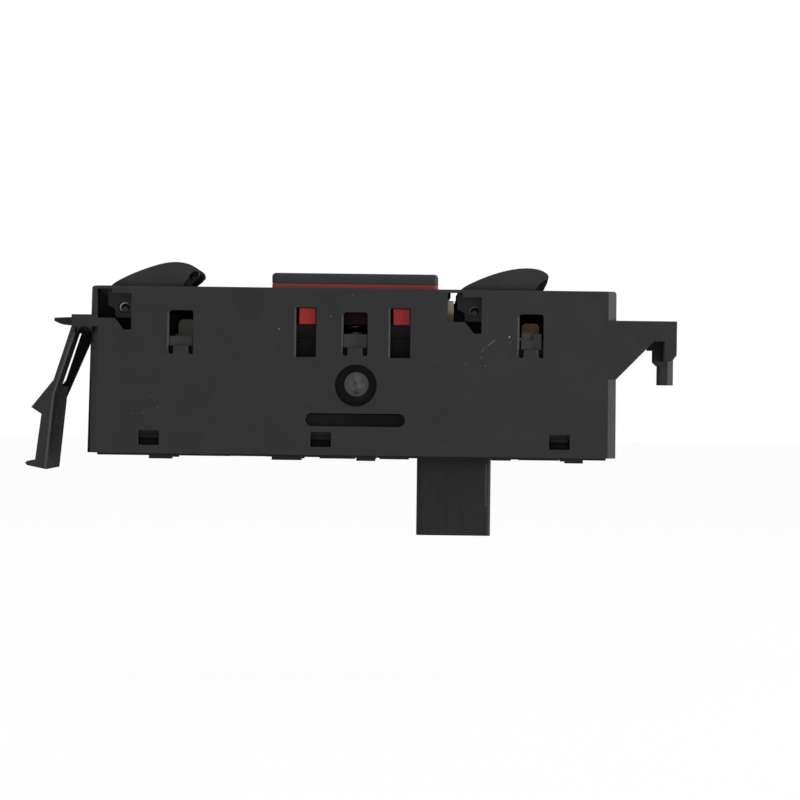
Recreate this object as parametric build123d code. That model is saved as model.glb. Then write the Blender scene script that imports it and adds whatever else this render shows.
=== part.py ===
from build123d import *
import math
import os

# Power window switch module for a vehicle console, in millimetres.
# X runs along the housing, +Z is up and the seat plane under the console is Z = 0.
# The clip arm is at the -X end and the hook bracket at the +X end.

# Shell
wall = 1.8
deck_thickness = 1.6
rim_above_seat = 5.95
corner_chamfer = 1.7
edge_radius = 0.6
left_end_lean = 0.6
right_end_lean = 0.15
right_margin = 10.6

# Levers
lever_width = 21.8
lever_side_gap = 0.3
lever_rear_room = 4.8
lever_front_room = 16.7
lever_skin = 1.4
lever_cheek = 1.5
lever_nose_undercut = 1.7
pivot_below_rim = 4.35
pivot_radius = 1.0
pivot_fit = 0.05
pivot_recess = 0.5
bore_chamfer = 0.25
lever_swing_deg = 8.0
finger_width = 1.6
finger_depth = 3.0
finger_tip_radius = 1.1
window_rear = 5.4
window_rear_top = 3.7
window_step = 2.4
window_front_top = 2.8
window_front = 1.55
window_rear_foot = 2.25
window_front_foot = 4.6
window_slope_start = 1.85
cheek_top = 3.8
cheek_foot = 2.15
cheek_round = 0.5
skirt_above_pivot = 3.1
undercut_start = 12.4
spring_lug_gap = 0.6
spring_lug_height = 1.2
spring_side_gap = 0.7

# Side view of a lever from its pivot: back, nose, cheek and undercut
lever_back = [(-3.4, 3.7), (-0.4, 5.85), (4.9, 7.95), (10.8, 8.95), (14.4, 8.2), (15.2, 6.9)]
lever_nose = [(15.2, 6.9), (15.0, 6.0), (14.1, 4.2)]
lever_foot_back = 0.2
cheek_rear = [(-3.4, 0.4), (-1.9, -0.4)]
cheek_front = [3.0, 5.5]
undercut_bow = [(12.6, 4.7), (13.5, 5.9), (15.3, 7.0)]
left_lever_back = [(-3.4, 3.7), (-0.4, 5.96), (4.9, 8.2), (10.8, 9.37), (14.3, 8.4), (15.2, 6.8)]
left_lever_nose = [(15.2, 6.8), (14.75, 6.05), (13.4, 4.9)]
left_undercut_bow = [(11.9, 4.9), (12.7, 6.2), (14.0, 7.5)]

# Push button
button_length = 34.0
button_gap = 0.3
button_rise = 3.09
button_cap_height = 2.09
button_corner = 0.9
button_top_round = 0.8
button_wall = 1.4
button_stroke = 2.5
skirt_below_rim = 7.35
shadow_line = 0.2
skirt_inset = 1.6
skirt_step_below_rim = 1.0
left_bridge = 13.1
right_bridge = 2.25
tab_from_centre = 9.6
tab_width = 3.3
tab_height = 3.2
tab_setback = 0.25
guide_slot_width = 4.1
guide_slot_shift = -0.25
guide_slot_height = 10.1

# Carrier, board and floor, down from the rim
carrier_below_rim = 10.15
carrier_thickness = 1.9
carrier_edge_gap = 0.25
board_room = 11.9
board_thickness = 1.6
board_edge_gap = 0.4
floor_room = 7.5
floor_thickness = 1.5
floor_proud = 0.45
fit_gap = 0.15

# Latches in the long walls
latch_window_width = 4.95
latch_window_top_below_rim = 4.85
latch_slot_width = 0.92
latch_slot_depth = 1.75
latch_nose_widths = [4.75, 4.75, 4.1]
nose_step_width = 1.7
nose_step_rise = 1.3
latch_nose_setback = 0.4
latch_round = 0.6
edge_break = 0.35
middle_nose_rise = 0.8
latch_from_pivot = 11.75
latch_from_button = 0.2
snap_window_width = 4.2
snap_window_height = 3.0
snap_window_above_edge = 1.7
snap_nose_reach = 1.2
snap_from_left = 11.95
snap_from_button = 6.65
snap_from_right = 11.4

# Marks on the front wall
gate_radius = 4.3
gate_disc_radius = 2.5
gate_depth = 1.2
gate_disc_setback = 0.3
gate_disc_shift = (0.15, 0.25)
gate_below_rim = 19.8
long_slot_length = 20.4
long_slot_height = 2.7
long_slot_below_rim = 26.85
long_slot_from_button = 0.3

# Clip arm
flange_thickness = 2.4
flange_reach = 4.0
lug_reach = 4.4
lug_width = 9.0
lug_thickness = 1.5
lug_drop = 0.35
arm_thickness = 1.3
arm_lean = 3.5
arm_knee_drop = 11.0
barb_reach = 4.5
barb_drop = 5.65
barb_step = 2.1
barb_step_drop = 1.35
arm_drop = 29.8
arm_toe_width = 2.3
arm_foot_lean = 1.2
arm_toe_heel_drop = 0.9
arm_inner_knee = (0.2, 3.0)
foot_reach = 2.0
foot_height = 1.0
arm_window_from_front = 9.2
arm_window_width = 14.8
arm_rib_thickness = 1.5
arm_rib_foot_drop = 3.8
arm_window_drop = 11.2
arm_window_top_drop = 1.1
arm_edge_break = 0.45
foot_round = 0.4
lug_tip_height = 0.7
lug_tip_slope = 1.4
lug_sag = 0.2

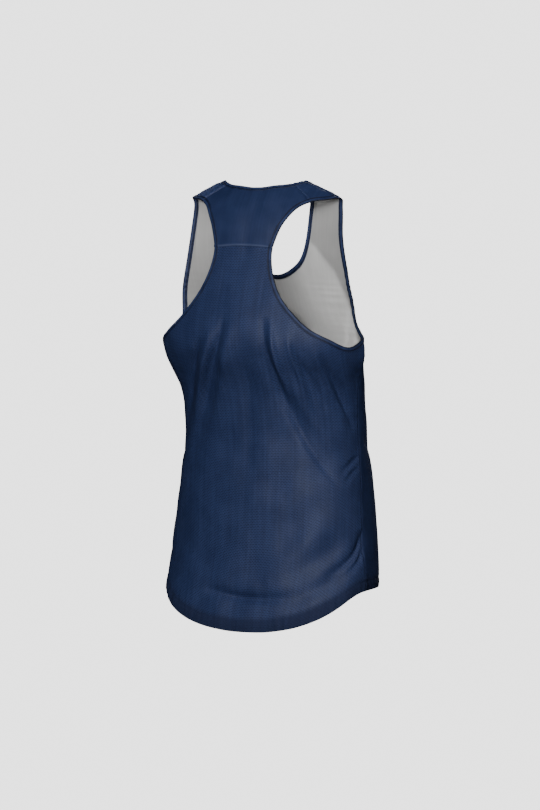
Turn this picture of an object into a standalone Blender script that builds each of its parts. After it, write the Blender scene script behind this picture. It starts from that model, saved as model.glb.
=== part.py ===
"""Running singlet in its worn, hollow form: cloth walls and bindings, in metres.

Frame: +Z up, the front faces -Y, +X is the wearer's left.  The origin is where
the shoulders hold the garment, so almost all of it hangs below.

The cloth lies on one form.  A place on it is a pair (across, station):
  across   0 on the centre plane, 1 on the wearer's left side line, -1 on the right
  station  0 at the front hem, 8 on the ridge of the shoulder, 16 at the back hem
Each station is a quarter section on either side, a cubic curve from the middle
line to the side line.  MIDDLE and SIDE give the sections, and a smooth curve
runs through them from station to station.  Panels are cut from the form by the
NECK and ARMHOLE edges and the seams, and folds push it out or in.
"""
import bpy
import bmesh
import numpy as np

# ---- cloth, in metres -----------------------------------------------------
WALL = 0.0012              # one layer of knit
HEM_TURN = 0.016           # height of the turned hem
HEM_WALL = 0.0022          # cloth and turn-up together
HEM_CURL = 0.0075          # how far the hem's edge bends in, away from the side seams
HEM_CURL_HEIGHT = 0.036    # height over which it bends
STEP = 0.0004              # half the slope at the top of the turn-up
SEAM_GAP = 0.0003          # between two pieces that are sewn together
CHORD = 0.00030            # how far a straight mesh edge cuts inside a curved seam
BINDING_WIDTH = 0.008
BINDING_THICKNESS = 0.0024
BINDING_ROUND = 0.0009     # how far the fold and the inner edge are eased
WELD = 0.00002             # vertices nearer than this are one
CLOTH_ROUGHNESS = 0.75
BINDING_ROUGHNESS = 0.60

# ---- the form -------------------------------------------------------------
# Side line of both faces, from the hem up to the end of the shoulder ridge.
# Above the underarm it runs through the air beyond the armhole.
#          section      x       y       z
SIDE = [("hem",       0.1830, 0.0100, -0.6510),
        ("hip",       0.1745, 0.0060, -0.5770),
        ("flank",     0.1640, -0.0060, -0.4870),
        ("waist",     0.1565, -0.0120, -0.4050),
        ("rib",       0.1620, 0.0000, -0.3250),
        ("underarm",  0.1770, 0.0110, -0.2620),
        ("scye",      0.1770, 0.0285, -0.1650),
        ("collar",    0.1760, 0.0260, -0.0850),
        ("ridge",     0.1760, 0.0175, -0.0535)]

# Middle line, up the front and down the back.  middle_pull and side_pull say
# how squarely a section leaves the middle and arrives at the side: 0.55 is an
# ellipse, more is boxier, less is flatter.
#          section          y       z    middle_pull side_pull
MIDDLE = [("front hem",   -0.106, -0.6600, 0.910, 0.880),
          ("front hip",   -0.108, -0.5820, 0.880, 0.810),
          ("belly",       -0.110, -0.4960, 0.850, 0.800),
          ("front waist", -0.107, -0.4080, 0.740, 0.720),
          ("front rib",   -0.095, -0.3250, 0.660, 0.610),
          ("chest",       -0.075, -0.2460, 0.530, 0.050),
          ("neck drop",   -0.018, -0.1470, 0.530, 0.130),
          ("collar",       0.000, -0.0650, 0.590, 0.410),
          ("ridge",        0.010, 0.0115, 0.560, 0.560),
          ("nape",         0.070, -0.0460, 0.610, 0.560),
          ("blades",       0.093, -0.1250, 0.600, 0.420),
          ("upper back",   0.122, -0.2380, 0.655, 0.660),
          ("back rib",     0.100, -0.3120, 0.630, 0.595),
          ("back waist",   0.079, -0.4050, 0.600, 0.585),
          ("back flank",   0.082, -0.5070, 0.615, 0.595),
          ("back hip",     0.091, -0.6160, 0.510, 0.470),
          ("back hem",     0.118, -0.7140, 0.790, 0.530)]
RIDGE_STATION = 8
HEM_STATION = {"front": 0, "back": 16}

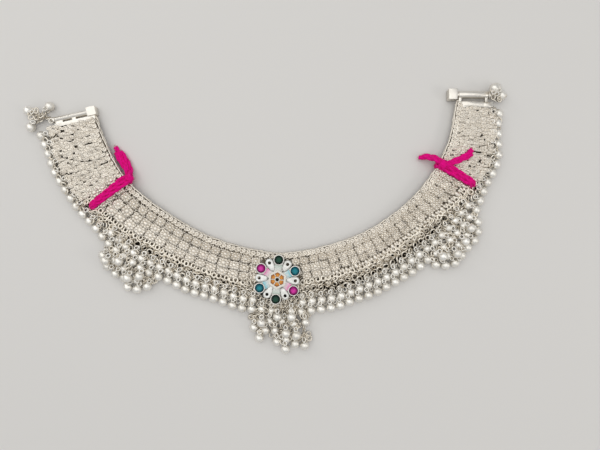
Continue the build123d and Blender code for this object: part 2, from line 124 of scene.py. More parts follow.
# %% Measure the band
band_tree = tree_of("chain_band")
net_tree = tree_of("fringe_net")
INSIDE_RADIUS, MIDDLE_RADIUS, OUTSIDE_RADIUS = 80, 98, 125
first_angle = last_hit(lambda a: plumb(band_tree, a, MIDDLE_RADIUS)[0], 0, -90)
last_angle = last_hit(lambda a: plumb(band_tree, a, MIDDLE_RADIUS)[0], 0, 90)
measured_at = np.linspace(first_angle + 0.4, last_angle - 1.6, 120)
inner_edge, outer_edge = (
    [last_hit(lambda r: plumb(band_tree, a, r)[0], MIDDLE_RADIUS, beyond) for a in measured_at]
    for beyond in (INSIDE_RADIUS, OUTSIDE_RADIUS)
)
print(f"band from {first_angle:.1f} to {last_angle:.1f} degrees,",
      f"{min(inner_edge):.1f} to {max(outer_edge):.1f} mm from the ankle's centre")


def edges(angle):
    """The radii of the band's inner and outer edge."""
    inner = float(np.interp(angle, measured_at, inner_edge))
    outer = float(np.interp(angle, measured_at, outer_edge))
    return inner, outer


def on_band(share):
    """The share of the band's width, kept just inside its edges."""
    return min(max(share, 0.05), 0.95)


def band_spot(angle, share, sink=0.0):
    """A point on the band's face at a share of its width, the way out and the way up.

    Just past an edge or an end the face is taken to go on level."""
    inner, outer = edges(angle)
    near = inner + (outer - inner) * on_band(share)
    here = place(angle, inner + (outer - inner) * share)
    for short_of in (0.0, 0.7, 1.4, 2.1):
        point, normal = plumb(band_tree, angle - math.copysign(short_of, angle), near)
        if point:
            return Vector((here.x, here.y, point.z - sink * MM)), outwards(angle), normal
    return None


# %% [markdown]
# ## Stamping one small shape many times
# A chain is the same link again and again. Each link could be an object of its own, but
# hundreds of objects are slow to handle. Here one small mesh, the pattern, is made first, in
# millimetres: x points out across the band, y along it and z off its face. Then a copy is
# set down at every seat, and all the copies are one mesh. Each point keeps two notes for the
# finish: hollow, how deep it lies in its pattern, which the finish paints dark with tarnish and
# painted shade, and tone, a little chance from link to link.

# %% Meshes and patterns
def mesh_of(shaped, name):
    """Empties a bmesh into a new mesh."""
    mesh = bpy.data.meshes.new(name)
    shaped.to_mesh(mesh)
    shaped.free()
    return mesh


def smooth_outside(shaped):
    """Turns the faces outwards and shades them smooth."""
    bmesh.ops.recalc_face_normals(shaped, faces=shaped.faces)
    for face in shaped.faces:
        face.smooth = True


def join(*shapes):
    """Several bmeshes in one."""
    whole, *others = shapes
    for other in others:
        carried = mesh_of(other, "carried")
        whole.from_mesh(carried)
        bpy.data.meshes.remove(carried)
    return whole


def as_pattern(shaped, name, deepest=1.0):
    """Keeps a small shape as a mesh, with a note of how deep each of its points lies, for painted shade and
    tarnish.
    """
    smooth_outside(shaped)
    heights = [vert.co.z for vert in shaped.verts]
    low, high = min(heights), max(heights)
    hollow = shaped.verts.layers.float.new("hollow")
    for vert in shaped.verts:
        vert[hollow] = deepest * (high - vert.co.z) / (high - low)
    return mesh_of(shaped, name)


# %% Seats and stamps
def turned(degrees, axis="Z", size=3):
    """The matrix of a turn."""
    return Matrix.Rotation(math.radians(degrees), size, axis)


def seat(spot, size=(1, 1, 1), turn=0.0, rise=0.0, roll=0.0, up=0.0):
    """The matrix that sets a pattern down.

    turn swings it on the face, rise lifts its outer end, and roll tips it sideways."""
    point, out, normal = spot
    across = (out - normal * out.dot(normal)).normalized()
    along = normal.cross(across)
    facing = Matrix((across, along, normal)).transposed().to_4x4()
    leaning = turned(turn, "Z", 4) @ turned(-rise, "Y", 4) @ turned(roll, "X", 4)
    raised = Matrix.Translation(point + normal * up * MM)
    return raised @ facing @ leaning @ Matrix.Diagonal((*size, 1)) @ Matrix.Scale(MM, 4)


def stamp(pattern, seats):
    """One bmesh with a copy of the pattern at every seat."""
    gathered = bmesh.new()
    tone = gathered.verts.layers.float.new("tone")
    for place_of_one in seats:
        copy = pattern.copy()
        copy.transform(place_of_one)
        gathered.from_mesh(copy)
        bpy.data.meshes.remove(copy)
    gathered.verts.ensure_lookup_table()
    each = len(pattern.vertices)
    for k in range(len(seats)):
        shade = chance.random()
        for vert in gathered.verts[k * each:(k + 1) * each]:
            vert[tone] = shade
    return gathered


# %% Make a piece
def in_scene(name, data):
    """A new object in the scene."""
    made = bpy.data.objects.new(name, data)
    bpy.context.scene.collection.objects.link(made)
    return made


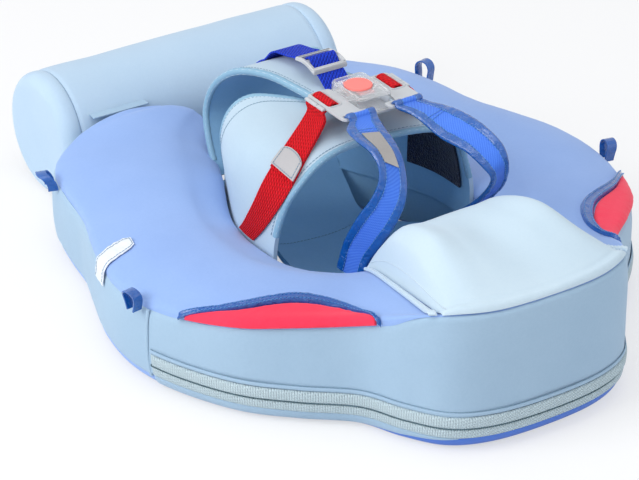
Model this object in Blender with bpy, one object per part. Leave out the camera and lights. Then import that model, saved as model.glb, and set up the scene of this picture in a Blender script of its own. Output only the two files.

____________________

> **JOB**: From the listing, copy each line containing the word "model".

> **TASK RESPONSE**:
Recreate this object as parametric build123d code. That model is saved as model.glb. Then write the Blender scene script that imports it and adds whatever else this render shows.
Turn this picture of an object into a standalone Blender script that builds each of its parts. After it, write the Blender scene script behind this picture. It starts from that model, saved as model.glb.
Model this object in Blender with bpy, one object per part. Leave out the camera and lights. Then import that model, saved as model.glb, and set up the scene of this picture in a Blender script of its own. Output only the two files.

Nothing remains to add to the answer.